═════ Supplied information

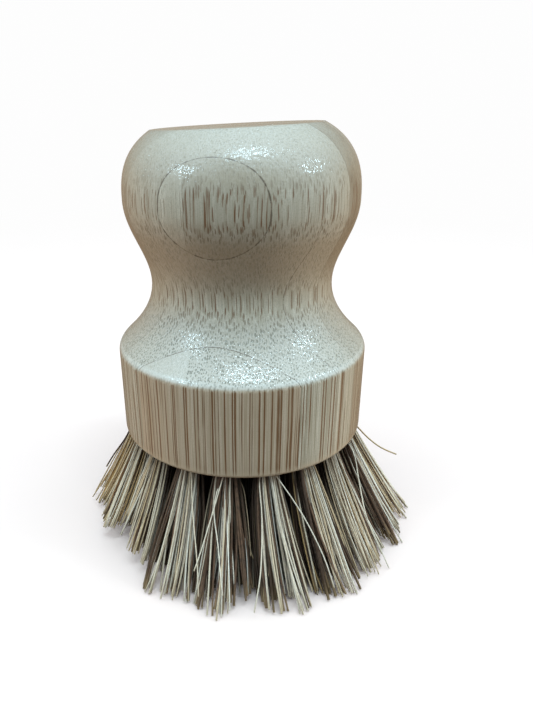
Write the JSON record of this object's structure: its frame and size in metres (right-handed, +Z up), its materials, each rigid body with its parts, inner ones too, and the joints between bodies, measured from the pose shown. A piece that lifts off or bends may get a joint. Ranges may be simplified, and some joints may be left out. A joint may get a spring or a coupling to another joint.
{
  "type": "pot brush",
  "caption": "Palm-sized dish brush: a turned bamboo handle with a round knob, a narrow waist and a wide round base, and fanned plant-fibre tufts below.",
  "frame": {"origin": "on the handle's axis, in the plane of the bristle tips that the brush stands on", "axes": "+Z up along the handle's axis, from the bristle tips to the knob; the front of the brush, as pictured, faces -Y"},
  "size_m": [0.0722, 0.0714, 0.0853],
  "materials": {
    "bamboo": "clear gloss lacquer",
    "fibre": "matt, mixed pale and dark brown plant fibre",
    "wire": "plain drawn wire"
  },
  "bodies": {
    "root": {"bamboo_board_1_base": "bamboo", "bamboo_board_1_knob": "bamboo", "bamboo_board_2": "bamboo", "bamboo_board_3": "bamboo", "bamboo_board_4": "bamboo", "bamboo_board_5": "bamboo", "bamboo_board_6": "bamboo", "bamboo_board_7": "bamboo", "bamboo_board_8": "bamboo", "bamboo_board_9_base": "bamboo", "bamboo_board_9_knob": "bamboo", "staple_centre": "wire", "staple_ring_1_01": "wire", "staple_ring_1_02": "wire", "staple_ring_1_03": "wire", "staple_ring_1_04": "wire", "staple_ring_1_05": "wire", "staple_ring_1_06": "wire", "tuft_centre": "fibre", "tuft_ring_1_01": "fibre", "tuft_ring_1_02": "fibre", "tuft_ring_1_03": "fibre", "tuft_ring_1_04": "fibre", "tuft_ring_1_05": "fibre", "tuft_ring_1_06": "fibre", "tuft_ring_2_01": "fibre", "tuft_ring_2_02": "fibre", "tuft_ring_2_03": "fibre", "tuft_ring_2_04": "fibre", "tuft_ring_2_05": "fibre", "tuft_ring_2_06": "fibre", "tuft_ring_2_07": "fibre", "tuft_ring_2_08": "fibre", "tuft_ring_2_09": "fibre", "tuft_ring_2_10": "fibre", "tuft_ring_2_11": "fibre", "tuft_ring_2_12": "fibre", "tuft_ring_3_01": "fibre", "tuft_ring_3_02": "fibre", "tuft_ring_3_03": "fibre", "tuft_ring_3_04": "fibre", "tuft_ring_3_05": "fibre", "tuft_ring_3_06": "fibre", "tuft_ring_3_07": "fibre", "tuft_ring_3_08": "fibre", "tuft_ring_3_09": "fibre", "tuft_ring_3_10": "fibre", "tuft_ring_3_11": "fibre", "tuft_ring_3_12": "fibre", "tuft_ring_3_13": "fibre", "tuft_ring_3_14": "fibre", "tuft_ring_3_15": "fibre", "tuft_ring_3_16": "fibre", "tuft_ring_3_17": "fibre", "tuft_ring_3_18": "fibre"}
  },
  "joints": []
}
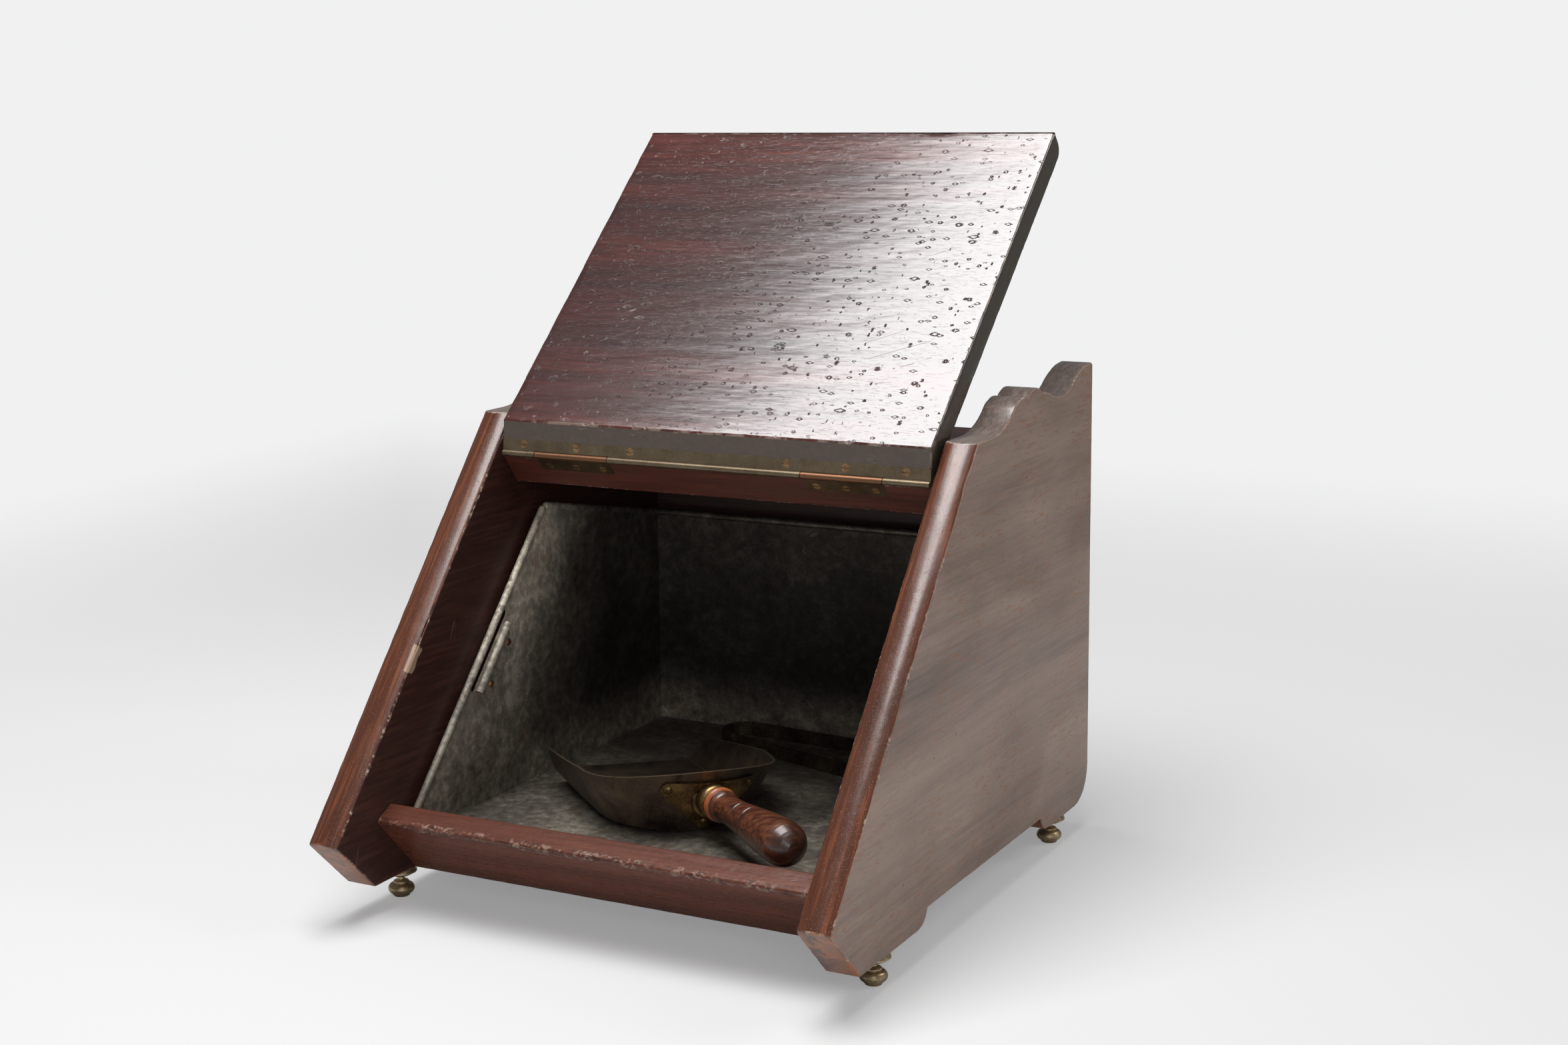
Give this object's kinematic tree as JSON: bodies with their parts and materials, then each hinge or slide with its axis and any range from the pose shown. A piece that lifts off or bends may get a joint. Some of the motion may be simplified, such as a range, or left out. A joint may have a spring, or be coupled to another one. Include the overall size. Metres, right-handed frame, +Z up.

══════════

#### Task
Repeat every line of the data, exactly and in full.

#### Finished task
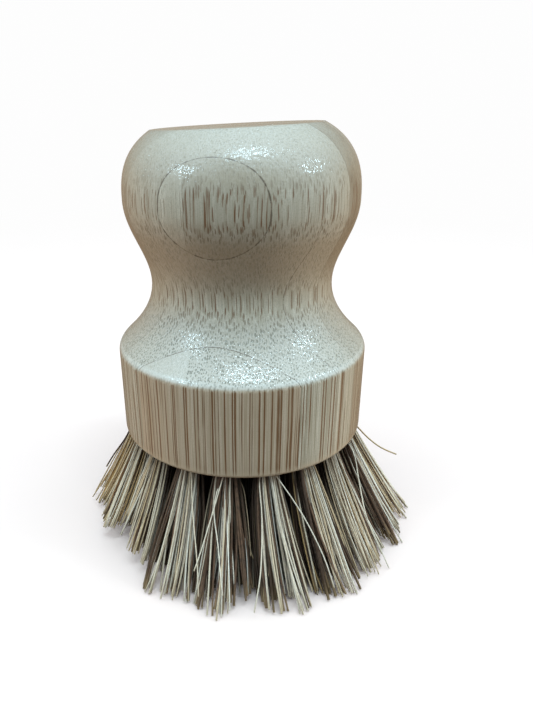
Write the JSON record of this object's structure: its frame and size in metres (right-handed, +Z up), its materials, each rigid body with its parts, inner ones too, and the joints between bodies, measured from the pose shown. A piece that lifts off or bends may get a joint. Ranges may be simplified, and some joints may be left out. A joint may get a spring or a coupling to another joint.
{
  "type": "pot brush",
  "caption": "Palm-sized dish brush: a turned bamboo handle with a round knob, a narrow waist and a wide round base, and fanned plant-fibre tufts below.",
  "frame": {"origin": "on the handle's axis, in the plane of the bristle tips that the brush stands on", "axes": "+Z up along the handle's axis, from the bristle tips to the knob; the front of the brush, as pictured, faces -Y"},
  "size_m": [0.0722, 0.0714, 0.0853],
  "materials": {
    "bamboo": "clear gloss lacquer",
    "fibre": "matt, mixed pale and dark brown plant fibre",
    "wire": "plain drawn wire"
  },
  "bodies": {
    "root": {"bamboo_board_1_base": "bamboo", "bamboo_board_1_knob": "bamboo", "bamboo_board_2": "bamboo", "bamboo_board_3": "bamboo", "bamboo_board_4": "bamboo", "bamboo_board_5": "bamboo", "bamboo_board_6": "bamboo", "bamboo_board_7": "bamboo", "bamboo_board_8": "bamboo", "bamboo_board_9_base": "bamboo", "bamboo_board_9_knob": "bamboo", "staple_centre": "wire", "staple_ring_1_01": "wire", "staple_ring_1_02": "wire", "staple_ring_1_03": "wire", "staple_ring_1_04": "wire", "staple_ring_1_05": "wire", "staple_ring_1_06": "wire", "tuft_centre": "fibre", "tuft_ring_1_01": "fibre", "tuft_ring_1_02": "fibre", "tuft_ring_1_03": "fibre", "tuft_ring_1_04": "fibre", "tuft_ring_1_05": "fibre", "tuft_ring_1_06": "fibre", "tuft_ring_2_01": "fibre", "tuft_ring_2_02": "fibre", "tuft_ring_2_03": "fibre", "tuft_ring_2_04": "fibre", "tuft_ring_2_05": "fibre", "tuft_ring_2_06": "fibre", "tuft_ring_2_07": "fibre", "tuft_ring_2_08": "fibre", "tuft_ring_2_09": "fibre", "tuft_ring_2_10": "fibre", "tuft_ring_2_11": "fibre", "tuft_ring_2_12": "fibre", "tuft_ring_3_01": "fibre", "tuft_ring_3_02": "fibre", "tuft_ring_3_03": "fibre", "tuft_ring_3_04": "fibre", "tuft_ring_3_05": "fibre", "tuft_ring_3_06": "fibre", "tuft_ring_3_07": "fibre", "tuft_ring_3_08": "fibre", "tuft_ring_3_09": "fibre", "tuft_ring_3_10": "fibre", "tuft_ring_3_11": "fibre", "tuft_ring_3_12": "fibre", "tuft_ring_3_13": "fibre", "tuft_ring_3_14": "fibre", "tuft_ring_3_15": "fibre", "tuft_ring_3_16": "fibre", "tuft_ring_3_17": "fibre", "tuft_ring_3_18": "fibre"}
  },
  "joints": []
}
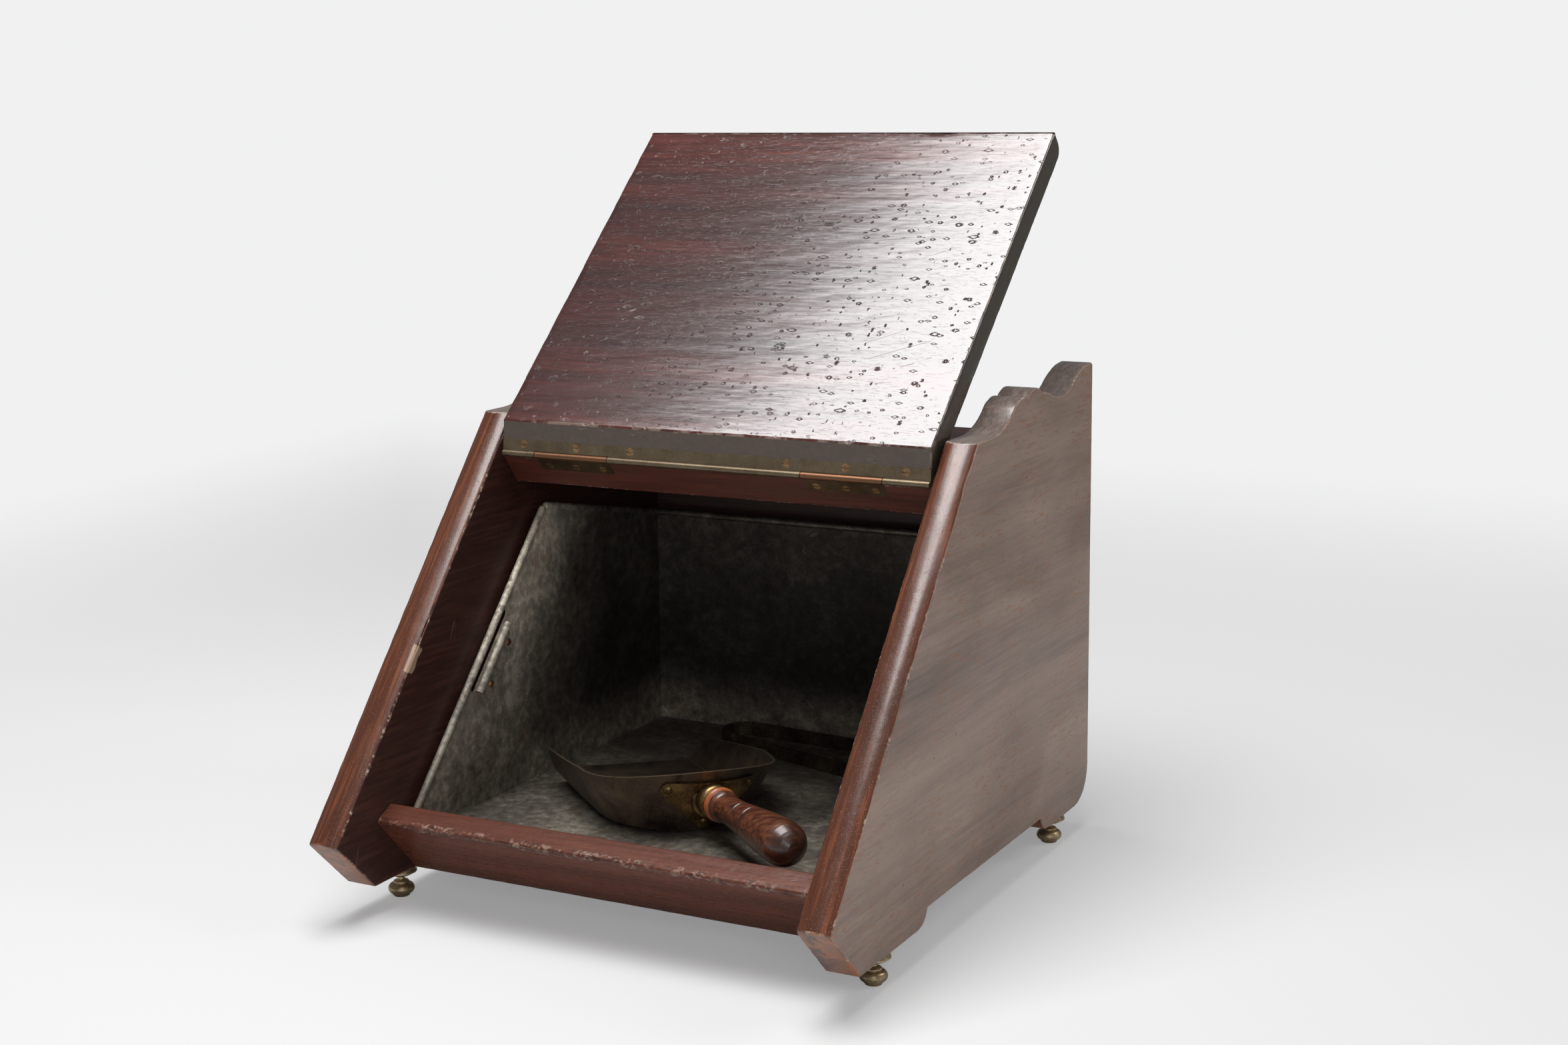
Give this object's kinematic tree as JSON: bodies with their parts and materials, then each hinge or slide with its axis and any range from the pose shown. A piece that lifts off or bends may get a joint. Some of the motion may be simplified, such as a range, or left out. A joint may have a spring, or be coupled to another one. Include the overall size. Metres, right-handed frame, +Z up.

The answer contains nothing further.